WHAT IS ASKED.
Return the number of lines that contain the word "scene", and return nothing else.
+ + +
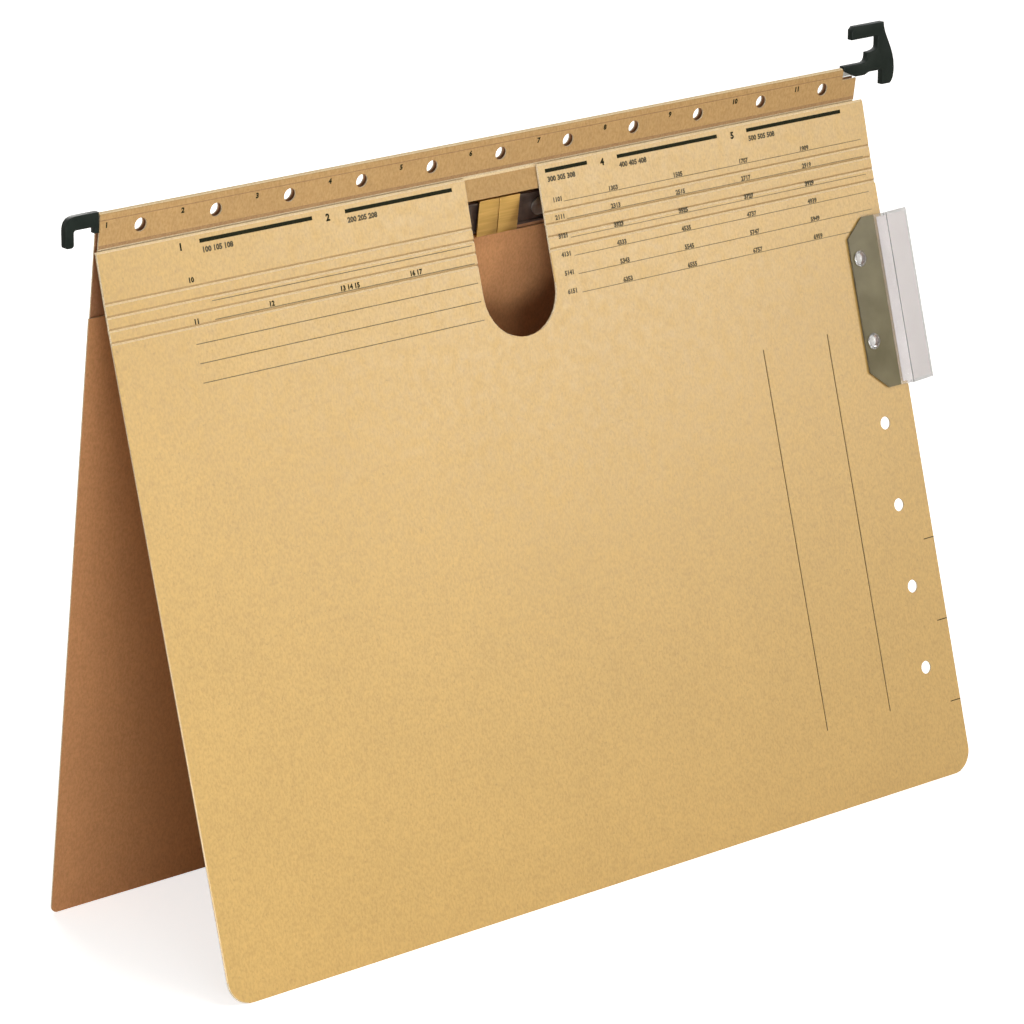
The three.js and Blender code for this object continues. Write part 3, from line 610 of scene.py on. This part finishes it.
ray = nodes.new("ShaderNodeLightPath").outputs
clear = either(either(ray["Is Camera Ray"], ray["Is Glossy Ray"]), ray["Is Transmission Ray"])
white = nodes.new("ShaderNodeBackground")
white.inputs["Color"].default_value = (1, 1, 1, 1)
dim = nodes["Background"]
dim.inputs["Color"].default_value = (1, 0.95, 0.88, 1)
dim.inputs["Strength"].default_value = FILL_LIGHT
mix = nodes.new("ShaderNodeMixShader")
links.new(clear, mix.inputs[0])
links.new(dim.outputs[0], mix.inputs[1])
links.new(white.outputs[0], mix.inputs[2])
links.new(mix.outputs[0], nodes["World Output"].inputs["Surface"])


def soft_light(name, place, target, size, power, color):
    lamp = bpy.data.lights.new(name, "AREA")
    lamp.shape = "DISK"
    lamp.size = size
    lamp.energy = power
    lamp.color = color
    holder = bpy.data.objects.new(name, lamp)
    scene.collection.objects.link(holder)
    holder.location = place
    holder.rotation_euler = (Vector(target) - Vector(place)).to_track_quat("-Z", "Y").to_euler()


soft_light("key", (0.8, -0.96, 0.48), (0, 0, 0.15), size=0.4, power=3.35, color=(1, 0.965, 0.86))
soft_light("top", (0.1, -0.8, 1.3), (0, 0, 0.12), size=0.6, power=4.5, color=(1, 0.975, 0.93))
soft_light("low", (-0.3, -0.52, 0.04), (-0.12, -0.03, 0.02), size=0.3, power=2.15, color=(0.91, 0.96, 1))
soft_light("side", (-1.1, -0.36, 0.12), (-0.1, 0.02, 0.08), size=0.5, power=2.5, color=(1, 0.93, 0.84))
soft_light("back", (0.4, 1.3, 0.8), (0, 0.05, 0.12), size=0.8, power=9, color=(1, 0.98, 0.95))

# Camera: at the photograph's viewing angle, fitted to the holes, corners and folds in it,
# with a small shift for the photograph's framing.
azimuth = radians(-40.268)
height = radians(17.923)
roll = radians(0.389)
back = Vector((sin(azimuth) * cos(height), -cos(azimuth) * cos(height), sin(height)))
level = Vector((cos(azimuth), sin(azimuth), 0))
rise = back.cross(level)
right = cos(roll) * level + sin(roll) * rise
up = -sin(roll) * level + cos(roll) * rise
camera_data = bpy.data.cameras.new("camera")
camera = bpy.data.objects.new("camera", camera_data)
scene.collection.objects.link(camera)
turn = Matrix((right, up, back)).transposed().to_4x4()
camera.matrix_world = Matrix.Translation((-0.97274, -1.12932, 0.60443)) @ turn
camera_data.lens = 169.28
camera_data.sensor_width = 36
camera_data.shift_x = 0.01404
camera_data.shift_y = -0.02408
scene.camera = camera
scene.view_settings.view_transform = "Standard"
+ + +
SOLUTION TO THIS EXERCISE.
5